We might do so in a 'big bang' or use a ‘phased approach’. We need to decide which
business units will be implemented first and how will the application modules be
deployed. The IT infrastructure has to grow with our needs and we may need to integrate with legacy applications. We will need to keep the project focused on business results, and assess the results after the implementation.

An ERP system is not only the integration of various organisation processes. Any system has to possess few key characteristics to qualify for a true ERP solution. These features are:
1) Flexibility: An ERP system should be flexible to respond to the changing needs of an enterprise. The client server technology enables ERP to run across various data base back ends through Open Data Base Connectivity (ODBC).
2) Modular & Open: ERP system has to have an open system architecture. This means
that any module can be interfaced or detached whenever required without affecting
the other modules. It should support multiple hardware platforms for the companies
having heterogeneous collection of systems. It must support some third party add-ons
also.
3) Comprehensive: It should be able to support variety of organisational functions and must be suitable for a wide range of business organisations.
4) Beyond The Company: It should not be confined to the organisational boundaries,
rather support the on-line connectivity to the other business entities of the
organisation.
5) Best Business Practices: It must have a collection of the best business processes
applicable worldwide.
6) Simulation of Reality: Last but not the least, it must simulate the reality of business processes on the computers. In no way it should have the control beyond the business processes and it must be able to assign accountabilities to the users controlling the system.

Since, ERP gets the best out of the available resources, it is very important to reengineer the business processes before going for an ERP implementation.

Reasons for failures of ERP implementation
People don't like to change, and ERP asks them to change how they do their jobs. That is why the value of ERP is so hard to pin down. The software is less important than the changes companies make in the ways they do business.
If we use ERP to improve the ways people take orders, manufacture goods, ship them and bill for them, we will see value from the software; else the new software could slow us down by simply replacing the old software that everyone knew with new software that no one does. Common reasons for failure of ERP projects include:

1) Long period: ERP implementations usually run for a year or more. This long period
can be a pain for the company that is investing huge sums of money. But this should not be seen as a drawback as all the effort that is invested is for improving the business of the company itself.
2) Budget: A few oversights in the budgeting and planning stage can send ERP costs
spiraling out of control faster than oversights in planning almost any other information system undertaking.
3) Business Processes: The most common reason that companies walk away from
multimillion-dollar ERP projects is that they discover the software does not support one of their important business processes. At that point there are two things they can do:
i) They can change the business process to accommodate the software, which will mean
deep changes in long-established ways of doing business (that often provide competitive advantage) and shake up important people's roles and responsibilities.
Or
ii) They can modify the software to fit the process. This may slow down the project,
introduce dangerous bugs into the system and make upgrading the software to the ERP
vendor's next release excruciatingly difficult, because the customizations will need to be torn apart and rewritten to fit with the new version.

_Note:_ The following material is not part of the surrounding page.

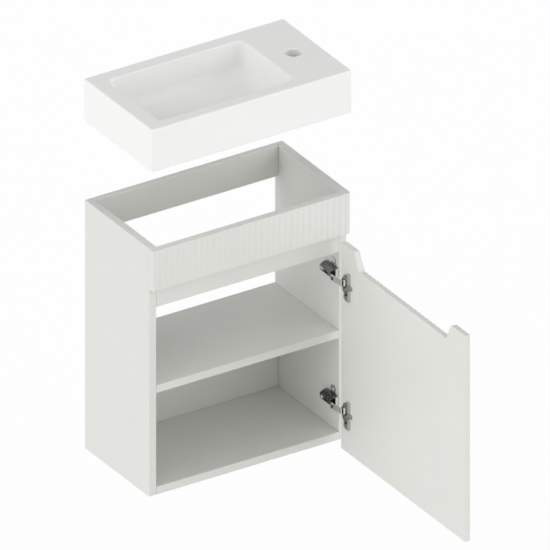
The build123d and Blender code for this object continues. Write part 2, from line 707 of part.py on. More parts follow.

What are the hidden costs of ERP?
1. Training
Training expenses are high because workers almost invariably have to learn a new set of processes, not just a new software interface.
2. Integration and testing
Testing is done by running a real purchase order through the system, from order entry
through shipping and receipt of payment with the participation of the employees who will eventually do those jobs. Add-ons add to the integration costs of ERP
3. Customization:Tailor-Made Business Fit
The customizations can affect every module of the ERP system because they are all so
tightly linked together. It is like playing with fire.
4. Post-ERP depression
ERP systems often wreak cause havoc in the companies that install them. In a recent
Deloitte Consulting survey of 64 Fortune 500 companies, one in four admitted that they suffered a drop in performance when their ERP system went live. The true percentage is undoubtedly much higher. The most common reason for the performance problems is that everything looks and works differently from the way it did before.
5. Waiting for ROI (Return On Investments)
The company expects to gain value from the application as soon as it is installed but it does take some time for the fruits to ripen.

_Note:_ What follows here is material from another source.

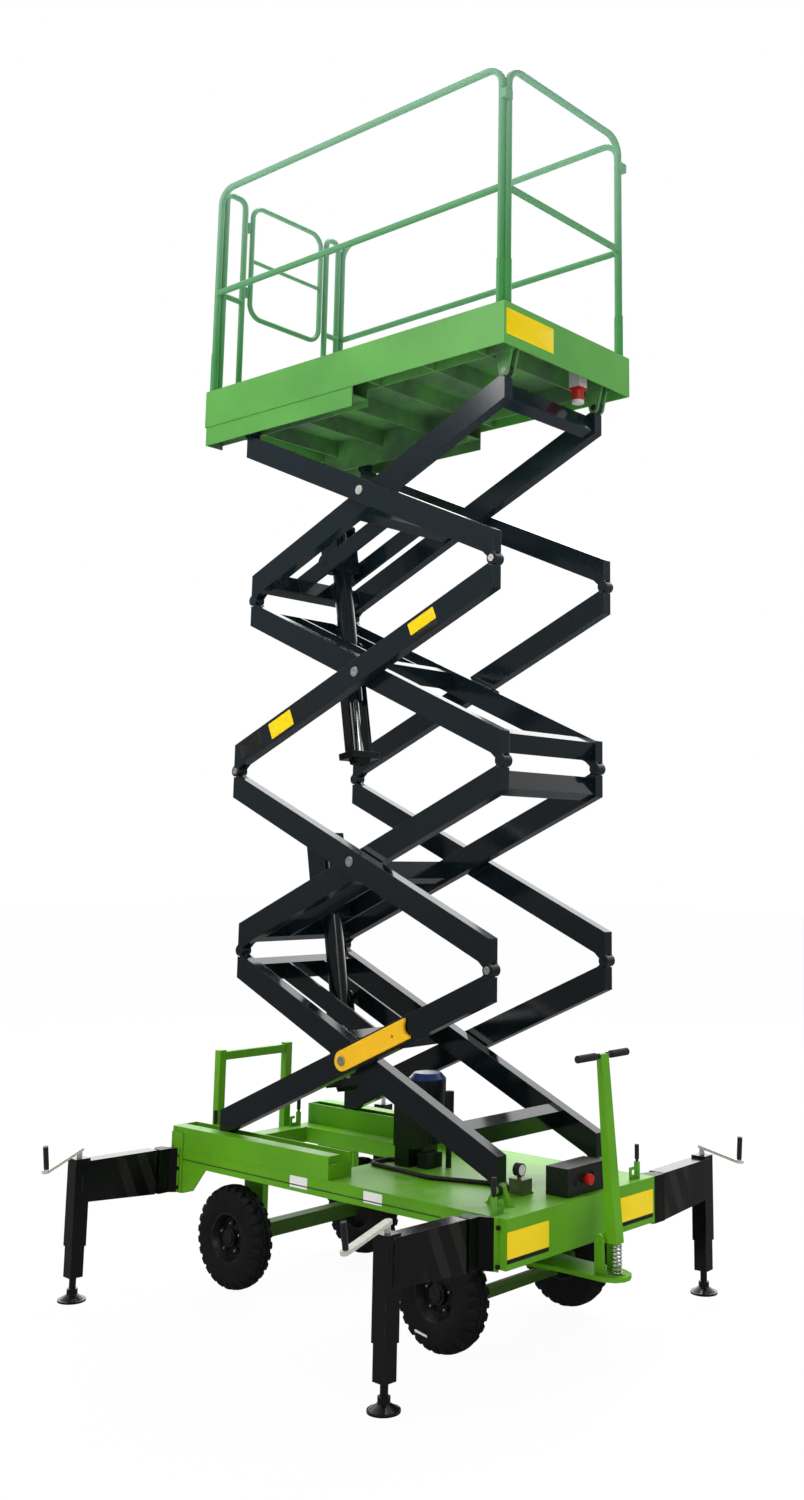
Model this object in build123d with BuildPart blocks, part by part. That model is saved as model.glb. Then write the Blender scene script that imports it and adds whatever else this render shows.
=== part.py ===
from build123d import *
from collections import namedtuple
from math import asin, atan2, cos, degrees, hypot, radians, sin, tan
import os

os.makedirs("parts", exist_ok=True)

# Mobile scissor lift table, four stages, on a four wheeled chassis with four jack legs.
# Millimetres. +X towards the tow handle, +Z up, floor at Z = 0, middle plane at Y = 0.

# Main sizes, with the wheels held just clear of the floor by the jack legs
PIN_X = 739.0
TYRE_R = 207.0
WHEEL_CLEAR = 9.0
HUB_Z = TYRE_R + WHEEL_CLEAR
HALF_W = 464.0
BEAM_Z = HUB_Z + 262.0
DECK_Z = BEAM_Z + 67.0
PIN_Z = DECK_Z + 55.0
ARM_LEN = 1680.0
ARM_OFF = 60.0
ARM_H = 100.0
ARM_W = 50.0
ARM_GAP = 12.0
LIFT = radians(27.87)
STEP_X = ARM_LEN * cos(LIFT)
STEP_Z = ARM_LEN * sin(LIFT)
SLOPE = LIFT - asin(2.0 * ARM_OFF / ARM_LEN)
HALF = (ARM_LEN ** 2 / 4.0 - ARM_OFF ** 2) ** 0.5
OUTER_Y = HALF_W - 92.5
INNER_Y = OUTER_Y - ARM_W - ARM_GAP
MID_X = PIN_X - STEP_X / 2.0
STAGES = (1, 2, 3, 4)
RUN = 0.05
SIDES = (-1, 1)

# Chassis sizes
FRONT_X = PIN_X + 158.0
BOX_X = PIN_X + 68.0
REAR_X = PIN_X - 1724.0
DECK_T = 6.0
BEAM_W = 60.0
BOX_Z = DECK_Z - 172.0
RAIL_X = PIN_X - 748.0
RAIL_Z = DECK_Z + 89.0
RAIL_IN = OUTER_Y - ARM_W / 2.0 - 11.5
RAIL_FLOOR = DECK_Z + 28.0
WALL = 6.0
WELL_X0 = PIN_X - 1640.0
WELL_X1 = PIN_X - 852.0
WELL_Y = 245.0

# Running gear sizes
TYRE_W = 100.0
RIM_R = 101.6
TRACK_Y = HALF_W - 84.0
FRONT_AXLE_X = PIN_X - 214.0
REAR_AXLE_X = PIN_X - 1388.0
KING_Y = 286.0
REAR_TUBE = 30.0
AXLE_Z = HUB_Z - 50.0
AXLE_HALF = 19.0
DRAW_X = PIN_X - 120.0

# Platform sizes
PLAT_X0 = PIN_X - 1762.0
PLAT_X1 = PIN_X + 88.0
PLAT_Y = HALF_W - 28.5
TOP_PIN_Z = PIN_Z + 4.0 * STEP_Z
SKIRT_Z0 = TOP_PIN_Z + 68.0
SKIRT_Z1 = SKIRT_Z0 + 177.0
FLOOR_Z = SKIRT_Z0 + 92.0
SHEET = 5.0
RAIL_TOP = SKIRT_Z1 + 1051.0
RAIL_MID = SKIRT_Z1 + 503.0


def side_plane(y):
    return Plane(origin=(0, y, 0), x_dir=(1, 0, 0), z_dir=(0, -1, 0))


def slab(x0, x1, y0, y1, z0, z1, mode=Mode.ADD):
    with Locations(((x0 + x1) / 2.0, (y0 + y1) / 2.0, (z0 + z1) / 2.0)):
        Box(x1 - x0, y1 - y0, z1 - z0, mode=mode)


def prism(plane, points, depth, mode=Mode.ADD):
    with BuildSketch(plane) as outline:
        with BuildLine():
            Polyline(*points, close=True)
        make_face()
    extrude(outline.sketch, amount=depth, mode=mode)


def disc(plane, u, v, radius, depth, mode=Mode.ADD):
    with BuildSketch(plane) as outline:
        with Locations((u, v)):
            Circle(radius)
    extrude(outline.sketch, amount=depth, mode=mode)


def side_prism(points, y0, y1, mode=Mode.ADD):
    prism(side_plane(y1), points, y1 - y0, mode)


def side_disc(x, z, radius, y0, y1, mode=Mode.ADD):
    disc(side_plane(y1), x, z, radius, y1 - y0, mode)


def plan_prism(points, z0, z1, mode=Mode.ADD):
    prism(Plane.XY.offset(z0), points, z1 - z0, mode)


def plan_disc(x, y, radius, z0, z1, mode=Mode.ADD):
    disc(Plane.XY.offset(z0), x, y, radius, z1 - z0, mode)


def pipe(points, radius, bend=None):
    with BuildLine() as run:
        if bend:
            FilletPolyline(*points, radius=bend)
        else:
            Polyline(*points)
    start = run.line @ 0
    with BuildSketch(Plane(origin=start, z_dir=run.line % 0)) as ring:
        Circle(radius)
    sweep(ring.sketch, path=run.line)


# Chassis frame with corner brackets, axle bolsters and pivot ears
Corner = namedtuple("Corner", "name hinge_x leg_x leg_y side base_x0 base_x1 crank_deg drop")
CORNERS = (
    Corner("near_front", PIN_X + 18.0, PIN_X + 2.0, HALF_W + 441.0, -1, PIN_X + 74.0, PIN_X + 124.0, -81.0, 46.0),
    Corner("near_rear", PIN_X - 1741.0, PIN_X - 1774.0, HALF_W + 438.0, -1, PIN_X - 1718.0, PIN_X - 1668.0, -67.0, 42.0),
    Corner("far_front", PIN_X + 118.0, PIN_X + 101.0, HALF_W + 462.0, 1, PIN_X + 74.0, PIN_X + 154.0, -18.0, 20.0),
    Corner("far_rear", PIN_X - 1741.0, PIN_X - 1774.0, HALF_W + 438.0, 1, PIN_X - 1718.0, PIN_X - 1668.0, 82.0, 42.0),
)
HINGE_Y = HALF_W + 48.0
EAR_R = 28.0
EAR_T = 18.0
HINGE_PIN_R = 12.0
LOW_Z = DECK_Z - 180.0
EAR_W = 26.0
CHEEK_IN = 34.0
CHEEK_T = 6.0
CHEEK_REACH = 34.0
STRAP_T = 6.0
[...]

How to make a successful ERP implementation?
· Choosing the right software vendor: If two vendors offer a function required in a
specific industry segment, and one specializes in deploying it in that segment while
the other does not, the difference can be dramatic. Here the benefits that are offered need to be considered along with cost and risk.
· Analyzing the Risks: Even the most simple effort probably has only a 90 percent
chance of success - i.e., the project is on-time, within budget, and attains all the
planned benefits. As projects increase in scope, the odds of achieving success
diminish rapidly. Implementation projects require companies to strike a balance
between the desire to satisfy everyone's functionality needs, and the need to keep
things simple enough to ensure success. A methodology will help ward off risk, but a
contingency plan still is absolutely necessary.
· Determine Company Intentions and Commitment: Examine why you wish to
undertake such a major project.
1. Is it to improve your already efficient and streamlined procedures?
2. Is it to speed workflow bottlenecks?
3. Is everything in disarray or do you just need to remove one or two bad apples?
4. Are you trying to get everything fixed at once?
· Be True to the Budget: The project should have a contingency budget. Most projects
should have a contingency of 10 percent on time - if all tasks go well, it will finish 10 percent early. Maintain pressure to control costs on all project tasks.
· Selecting proper technology: The tradeoff between stable, proven technology and
newer, state-of-the-art systems is one of the most critical decision points for the
project. While stable technology - one that has been around for several years - runs
the risk of being obsolete in the near future, newer technology may involve near-term
instability, which can lead to its own problems.

The key to successful implementation of an enterprise software solution is to apply
people, process, and product initiatives within a structured methodology framework.
When these elements are brought together and skillfully managed, companies can fully
expect to realize shorter time to production, measurable business benefits, and a rapid return on their technology investment.